The greater sorrow felt here over the beheadings of western hostages by Islamic State fanatics than over the deaths of many thousands of victims of the fighting in Syria was due not only to the hideous, gloating barbarity of the beheadings themselves but also to the fact that we could just about imagine ourselves in the hostages’ shoes. We could even imagine that we might have been in the Twin Towers in New York when they were struck by those planes on 9/11, resulting in those awful television pictures of people leaping from a vast height to certain death on the street below.


Still, affected as I was by these events, I was amazed to find that the emotional impact they had on me was greatly exceeded by that of the dreadful fate of the passengers on the Germanwings Airbus that crashed into a French mountainside last week.
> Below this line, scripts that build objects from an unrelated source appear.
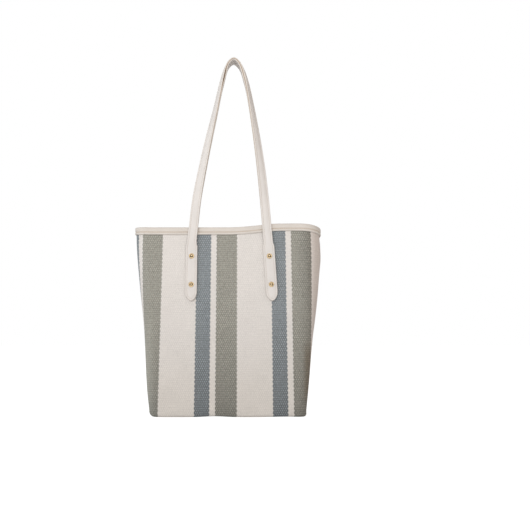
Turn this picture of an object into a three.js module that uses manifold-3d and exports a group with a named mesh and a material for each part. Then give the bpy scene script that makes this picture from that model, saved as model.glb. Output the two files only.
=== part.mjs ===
// A standing canvas tote bag, in millimetres, +Z up, origin at the middle of its base.
// Two striped canvas panels are sewn together at the sides and along the bottom, round a boxed base.
// Each panel carries one strap handle, riveted through its tab ends to a patch inside the canvas.
import * as THREE from "three";
import { mergeVertices } from "three/addons/utils/BufferGeometryUtils.js";
import Module from "manifold-3d";

const wasm = await Module();
wasm.setup();

// Driving dimensions of the bag.
const BODY_HEIGHT = 265;
const RIM_WIDTH = 270;
const RIM_DEPTH = 88;
const BASE_WIDTH = 216;
const BASE_DEPTH = 125;
const BASE_FILLET = 8;
const BASE_CORNER = 16;
const RIM_CORNER_X = 26;
const RIM_CORNER_Y = 28;
const SIDE_BULGE = 2;
const GAP = 0.3;

// Cloth, board and binding.
const CANVAS = 1.3;
const LINING = 0.5;
const LINING_INSET = 4.4;
const LINING_FILLET = 4;
const LINING_MEETS_CANVAS = 240;
const BOARD = 2;
const BOARD_CORNER = 8;
const BINDING = 1;
const BINDING_HEIGHT = 9.5;
const BINDING_TOP = 1.3;

// Strap, tab and rivets. Heights are above the base, offsets are from the canvas's outer face.
const STRAP_WIDTH = 13;
const STRAP = 3;
const TAB_WIDTH = 16;
const TAB_TIP = 158;
const TAB_TIP_LENGTH = 13;
const TAB_SHOULDER = 237;
const HINGE_HEIGHT = 241.4;
const RIVET_HEIGHTS = { upper: 221, lower: 181 };
const RIVET_RADIUS = 3.75;
const RIVET_DOME = 2.1;
const RIVET_RIM = 0.5;
const POST_RADIUS = 1.5;
const HOLE_RADIUS = POST_RADIUS + GAP;
const BACKING = 0.9;
const BACKING_RADIUS = 3.5;
const PATCH = 1;
const PATCH_WIDTH = 24;
const PATCH_MARGIN = 12;

// The strap of each panel. Its tabs hang from their upper rivets. The handle's centre line is given by its
// rise above the rim, half the distance between its two legs, how far the pair leans to the right, and how
// far out from the bag's middle it runs. The back handle stands a little wider.
const STRAPS = {
  front: {
    tabs: { left: { x: -50.6, lean: 0.4 }, right: { x: 58, lean: -3.5 } },
    stations: [
      { rise: HINGE_HEIGHT + GAP - BODY_HEIGHT, spread: 53.4, lean: 3.2, depth: 47.3 },
      { rise: 0, spread: 51.2, lean: 3.4, depth: 47 },
      { rise: 40, spread: 47.4, lean: 4, depth: 42 },
      { rise: 93, spread: 40.1, lean: 6, depth: 33.5 },
      { rise: 139, spread: 32.5, lean: 7.6, depth: 26 },
      { rise: 185, spread: 24, lean: 9, depth: 18 },
      { rise: 223, spread: 16.4, lean: 9.4, depth: 11 },
      { rise: 241, spread: 11, lean: 9, depth: 8 },
      { rise: 249, spread: 5.4, lean: 8.8, depth: 7.1 },
    ],
  },
  back: {
    tabs: { left: { x: -54.6, lean: 0.4 }, right: { x: 62.5, lean: -3.5 } },
    stations: [
      { rise: HINGE_HEIGHT + GAP - BODY_HEIGHT, spread: 57.9, lean: 3.4, depth: 47.3 },
      { rise: 0, spread: 56.2, lean: 3.6, depth: 47 },
      { rise: 40, spread: 52.6, lean: 4.2, depth: 42 },
      { rise: 93, spread: 44.6, lean: 6.2, depth: 33.5 },
      { rise: 139, spread: 36.2, lean: 7.8, depth: 26 },
      { rise: 185, spread: 26.7, lean: 9.2, depth: 18 },
      { rise: 223, spread: 18.4, lean: 9.5, depth: 11 },
      { rise: 241, spread: 12.4, lean: 9.1, depth: 8 },
      { rise: 249, spread: 6, lean: 8.8, depth: 7.1 },
    ],
  },
};
const HANDLE_CROWN = { rise: 252, lean: 8.9, depth: STRAP_WIDTH / 2 + GAP };
const HANDLE_STEPS = 56;
const TWIST_EVENNESS = 0.8;

// How finely the shells are divided: along a side, round a corner and across the front of a half section.
const SIDE_STEPS = 2;
const CORNER_STEPS = 6;
const FRONT_STEPS = 6;
const WALL_STEPS = 5;
const FILLET_STEPS = 3;
const BASE_STEPS = 3;
const COLUMNS = 2 * SIDE_STEPS + 2 * CORNER_STEPS + FRONT_STEPS;
const CENTRE_SEAM_SHARE = 0.65;

const CANVAS_TOP = BODY_HEIGHT - BINDING_TOP - GAP;
const CANVAS_RIM_WIDTH = RIM_WIDTH / 2 - BINDING - GAP;
const CANVAS_RIM_DEPTH = RIM_DEPTH / 2 - BINDING - GAP;
const WALL_HEIGHT = BODY_HEIGHT - BASE_FILLET;
const FACE_LEAN = Math.atan((BASE_DEPTH / 2 - CANVAS_RIM_DEPTH) / WALL_HEIGHT);

const { lerp, degToRad, smoothstep } = THREE.MathUtils;

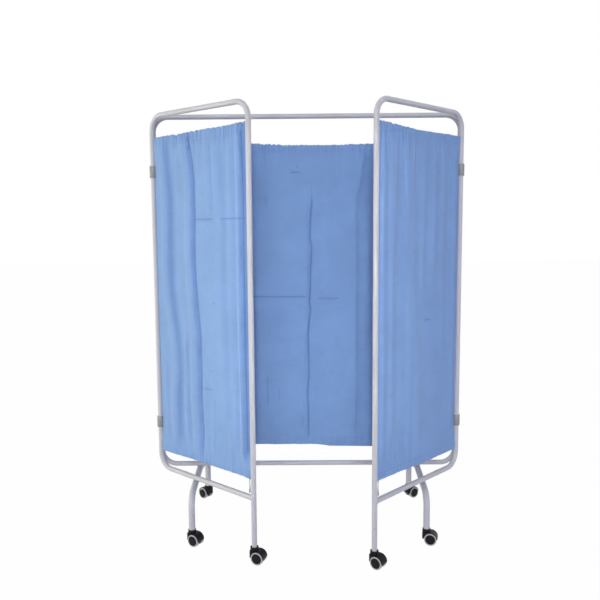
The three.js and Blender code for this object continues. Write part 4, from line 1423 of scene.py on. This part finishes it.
def hood_mesh():
    surface = Surface()
    hood_shell(surface)
    reach, edge = WEB_HALF - BOSS_SINK, BOSS_EDGE
    boss = [(0, -reach), (BOSS_RADIUS - edge, -reach), (BOSS_RADIUS, -reach + edge)]
    boss += [(BOSS_RADIUS, reach - edge), (BOSS_RADIUS - edge, reach), (0, reach)]
    surface.turned(boss, (TRAIL, 0, AXLE_HEIGHT), (0, 1, 0), segments=48)
    lip, base = COLLAR_LIP, AXLE_HEIGHT + WHEEL_RADIUS / 2
    flare = base + 14 * MM
    collar = [
        (0, flare),
        (COLLAR_RADIUS + 0.8 * MM, base),
        (COLLAR_RADIUS + 0.7 * MM, flare),
        (COLLAR_RADIUS, base + 18 * MM),
        (COLLAR_RADIUS, COLLAR_TOP - lip),
        (COLLAR_RADIUS - lip / 4, COLLAR_TOP - lip / 4),
        (COLLAR_RADIUS - lip, COLLAR_TOP),
        (COLLAR_INNER + lip / 2, COLLAR_TOP),
        (COLLAR_INNER, COLLAR_TOP - lip / 2),
        (COLLAR_INNER, COLLAR_FLOOR),
        (0, COLLAR_FLOOR),
    ]
    surface.turned(collar, (0, 0, 0), UP)
    # The collar's base stays clear of the wheels, on the surface of their pockets
    points = surface.points[-1]
    pocket_top = AXLE_HEIGHT + arc(POCKET_RADIUS, points[:, 0] - TRAIL)
    points[:, 2] = np.maximum(points[:, 2], pocket_top)
    return surface.mesh("caster_hood")


def wheel_surface(outline, segments, loop=False):
    """A form turned about the axle, on the -Y side, from (radius, distance from the middle)."""
    outline = [(size, -reach) for size, reach in outline]
    return Surface().turned(outline, (0, 0, 0), (0, 1, 0), loop=loop, segments=segments)


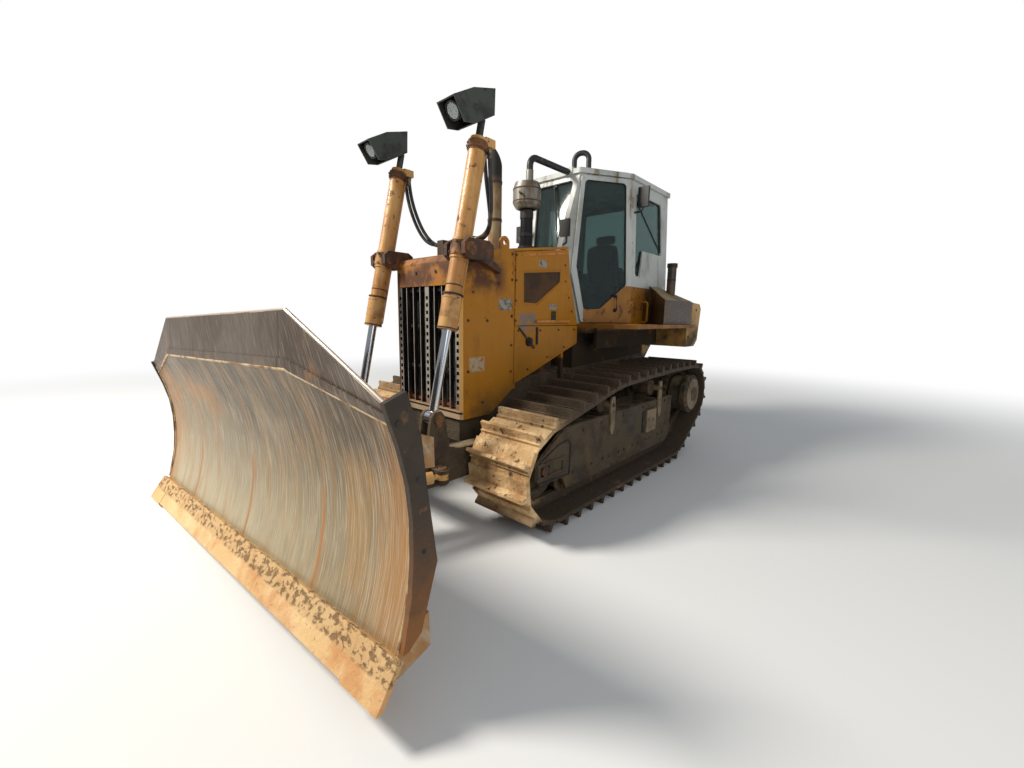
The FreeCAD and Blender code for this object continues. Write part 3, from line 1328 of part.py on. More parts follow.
def spill_guard():
    # half width, height of the weld, height of the top, place of the top
    stations = (
        (-BLADE_HALF, WELD_END_Z, SPILL_END_Z, -92.0),
        (-GUARD_BEND_HALF, WELD_MID_Z, SPILL_TOP_Z, SPILL_TOP_X),
        (GUARD_BEND_HALF, WELD_MID_Z, SPILL_TOP_Z, SPILL_TOP_X),
        (BLADE_HALF, WELD_END_Z, SPILL_END_Z, -92.0),
    )
    panels = []
    for (y0, weld0, top0, x0), (y1, weld1, top1, x1) in zip(stations, stations[1:]):
        bottom = Part.makeLine(V(front_x(weld0), y0, weld0 + FIT), V(front_x(weld1), y1, weld1 + FIT))
        top = Part.makeLine(V(x0, y0, top0), V(x1, y1, top1))
        panels.append(Part.makeRuledSurface(bottom, top).extrude(V(-SPILL_SHEET, 0, 0)))
    return union(panels)


def end_plate():
    outline = ((-107, 156), (-128, 245), (-161, 380), (-178, 533), (-184, 700), (-172, 850), (-140, 994),
               (-79, 1191), (-181, 1226), (-244, 1039), (-265, 801), (-302, 479), (-203, 205), (-135, 156))
    return side_plate(outline, BLADE_HALF + FIT, BLADE_HALF + END_SHEET)


def cutting_edge():
    count = 3
    wide = 2 * (BLADE_HALF - 230) / count
    pieces = []
    for k in range(count):
        y0 = -BLADE_HALF + 230 + k * wide
        pieces.append(side_plate(((0, 0), (-100, 142), (-75, 160), (30, 0)), y0 + 1, y0 + wide - 1))
    bit = side_plate(((2.8, -4), (-100, 142), (-75, 160), (38, -4)), BLADE_HALF - 229,
                     BLADE_HALF + END_SHEET + 12)
    return pieces + both(bit)


def blade(shape):
    shape.translate(V(BLADE_TIP_X, 0, BLADE_TIP_Z))
    return place_blade(shape)


# Write one file for each piece

save("hull", [hull()])
save("track_frames", [track_frame(MIDDLE), mirrored(track_frame(MIDDLE))])
save("track_left", [track(MIDDLE)])
save("track_right", [track(-MIDDLE)])
save("idlers", [idler(MIDDLE), mirrored(idler(MIDDLE))])
save("sprockets", [sprocket(MIDDLE), mirrored(sprocket(MIDDLE))])
rollers = [roller(x, ROLLER_Z, MIDDLE, ROLLER_R) for x in roller_places()]
save("track_rollers", rollers + [mirrored(r) for r in rollers])
carriers = [carrier_roller(x, z, MIDDLE) for x, z in CARRIERS]
save("carrier_rollers", carriers + [mirrored(r) for r in carriers])
save("radiator_guard", [radiator_guard()])
save("grille", [grille()])
save("radiator", [radiator()])
save("hood", [hood()])
save("side_panels", both(skirt()))
door = engine_door()
save("engine_door_left", [door])
save("engine_door_right", [mirrored(door)])
save("engine", [engine()])
save("exhaust", [exhaust()])
save("precleaner", [precleaner()])
cab_frame, cab_panes = cab()
save("cab_frame", [cab_frame])
save("cab_glass", cab_panes)
save("cab_roof", [cab_roof()])
save("cab_base", [cab_base()])
leaf, glass = cab_door()
save("cab_door_left", [leaf])
save("cab_door_right", [mirrored(leaf)])
save("door_glass_left", [glass])
save("door_glass_right", [mirrored(glass)])
save("seat", [seat()])
save("console", console())
save("decks", both(deck()))
save("side_tanks", both(side_tank()))
save("fuel_tank", [fuel_tank()])
save("drawbar", [drawbar()])
save("cylinder_brackets", both(cylinder_bracket()) + both(hose_block()))
for name, route in (("outer", HOSE_OUTER), ("inner", HOSE_INNER)):
    hose = tube([V(*point) for point in route], HOSE_R, HOSE_BEND).cut(port_block())
    save("hose_left_" + name, [hose])
    save("hose_right_" + name, [mirrored(hose)])
save("ducts", ducts())
mirror_pair = mirror_set(cab_frame)
save("mirrors", mirror_pair + [mirrored(m) for m in mirror_pair])
save("handrails", both(handrail(cab_frame)))
for name, shape in (("lift_barrel", lift_barrel()), ("lift_rod", lift_rod()), ("lamp_box", lamp_box())):
    save(name + "_left", [shape])
    save(name + "_right", [mirrored(shape)])
for name, side in (("left", 1), ("right", -1)):
    outer_part, inner_part = angle_cylinder(side)
    save("angle_barrel_" + name, [outer_part])
    save("angle_rod_" + name, [inner_part])
tilt_outer, tilt_inner = tilt_cylinder()
save("tilt_barrel", [tilt_outer])
save("tilt_rod", [tilt_inner])
save("push_frame", [push_frame()])
save("blade_carrier", [place_carrier(blade_carrier())])
save("moldboard", [blade(moldboard())])
save("spill_guard", [blade(spill_guard())])
save("end_plates", [blade(p) for p in both(end_plate())])
save("cutting_edges", [blade(p) for p in cutting_edge()])
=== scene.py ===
import math
import random

import bmesh
import bpy
from mathutils import Matrix, Vector


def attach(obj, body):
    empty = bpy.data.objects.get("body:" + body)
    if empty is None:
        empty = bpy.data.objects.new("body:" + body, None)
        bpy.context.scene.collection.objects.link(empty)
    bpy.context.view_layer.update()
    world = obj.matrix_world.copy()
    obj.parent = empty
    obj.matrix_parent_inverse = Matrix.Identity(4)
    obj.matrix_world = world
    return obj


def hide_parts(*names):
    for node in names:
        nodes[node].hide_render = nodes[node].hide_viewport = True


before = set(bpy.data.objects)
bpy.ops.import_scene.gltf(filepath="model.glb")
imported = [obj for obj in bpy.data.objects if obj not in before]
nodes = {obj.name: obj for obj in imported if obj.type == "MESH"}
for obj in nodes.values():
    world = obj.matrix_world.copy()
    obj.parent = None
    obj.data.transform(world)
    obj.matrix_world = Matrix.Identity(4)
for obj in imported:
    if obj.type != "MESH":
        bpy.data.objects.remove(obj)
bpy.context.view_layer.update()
scene = bpy.context.scene


# Camera
# A phone's wide view from eye height, three metres to the left of the blade.
# Its place and turn come from matching the machine's corners to the photograph.
camera_data = bpy.data.cameras.new("camera")
camera_data.sensor_width = 36
camera_data.lens = 14.876
camera_data.clip_end = 200
camera = bpy.data.objects.new("camera", camera_data)
right = Vector((-0.6767, 0.73609, 0.01581))
up = -Vector((0.10588, 0.11854, -0.98729))
back = -Vector((-0.72861, -0.66642, -0.15815))
turn = Matrix((right, up, back)).transposed().to_quaternion().normalized()
camera.matrix_world = Matrix.Translation((3.2727, 3.0742, 1.66)) @ turn.to_matrix().to_4x4()
scene.collection.objects.link(camera)
scene.camera = camera


# Studio
# A pale floor that keeps the machine's shadow and fades into a white surround.
# One large soft lamp stands where the sun was, to the blade's far side, with a weaker fill.
scene.view_settings.view_transform = "Standard"


def node_of(tree, kind, **inputs):
    """Adds a node and fills its named inputs with values or links."""
    node = tree.nodes.new(kind)
    for name, value in inputs.items():
        socket = node.inputs[int(name[1:])] if name[0] == "i" and name[1:].isdigit() else node.inputs[name]
        if isinstance(value, bpy.types.NodeSocket):
            tree.links.new(value, socket)
        else:
            socket.default_value = value
    return node


floor_mesh = bpy.data.meshes.new("studio_floor")
floor_bm = bmesh.new()
bmesh.ops.create_circle(floor_bm, cap_ends=True, segments=64, radius=60)
bmesh.ops.translate(floor_bm, verts=floor_bm.verts, vec=(0, 0, -0.002))
floor_bm.to_mesh(floor_mesh)
floor_bm.free()
studio_floor = bpy.data.objects.new("studio_floor", floor_mesh)
scene.collection.objects.link(studio_floor)

floor_finish = bpy.data.materials.new("studio_floor")
floor_finish.use_nodes = True
tree = floor_finish.node_tree
tree.nodes.clear()
ground = node_of(tree, "ShaderNodeBsdfDiffuse", Color=(0.80, 0.80, 0.79, 1))
glow = node_of(tree, "ShaderNodeEmission", Color=(1, 1, 1, 1), Strength=1.0)
place = node_of(tree, "ShaderNodeTexCoord")
far_off = node_of(tree, "ShaderNodeVectorMath", i0=place.outputs["Object"])
far_off.operation = "LENGTH"
fade = node_of(tree, "ShaderNodeMapRange", Value=far_off.outputs["Value"])
fade.interpolation_type = "SMOOTHSTEP"
fade.inputs["From Min"].default_value = 4.5
fade.inputs["From Max"].default_value = 14
mix = node_of(tree, "ShaderNodeMixShader", i0=fade.outputs["Result"], i1=ground.outputs[0], i2=glow.outputs[0])
node_of(tree, "ShaderNodeOutputMaterial", Surface=mix.outputs[0])
floor_mesh.materials.append(floor_finish)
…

Even before we learnt that it was a deliberate decision by the co-pilot, Andreas Lubitz, to take 149 other people with him on his demented suicide mission, it filled me with genuine depression.

And this wasn’t just because I thought that I could have been among them. Though I take an aeroplane every now and then, I couldn’t imagine ever being on a flight from Spain to Düsseldorf. Also, such aeroplane catastrophes are so rare, especially in Europe, that the chances of such a thing happening to me are minuscule. Flying remains one of the safest ways to travel.

But the eight-minute descent, the screams on the flight recorder as the passengers realised what was happening, the sheer, pointless cruelty of what was being done to them and to their families, all aroused in me feelings of sorrow and compassion that I had begun to fear I lacked in such circumstances; and none of it had anything to do with the fact that there were Britons among the people on board. I suppose I am a little bit grateful to have discovered that I am not always completely heartless.

The news that for the first time ever there now appears to be a minority in Britain in favour of the death penalty would gladden the heart of Ian Gilmour, the former owner and editor of The Spectator. The annual NatCen British Social Attitudes report has found that support for capital punishment has fallen to 48 per cent, whereas in 1983, when the survey began, 75 per cent of people were in favour of it. During the editorship of Lord Gilmour between 1954 and 1959, this magazine campaigned relentlessly against the death penalty, even though public opinion was overwhelmingly in favour of it. It was nevertheless effectively abolished in 1965, one year after the last executions in Britain, when MPs voted 200 to 98 to suspend it for murder. It was abolished by law in 1998. Lord Gilmour was ahead of his time, but public opinion is finally catching up with him.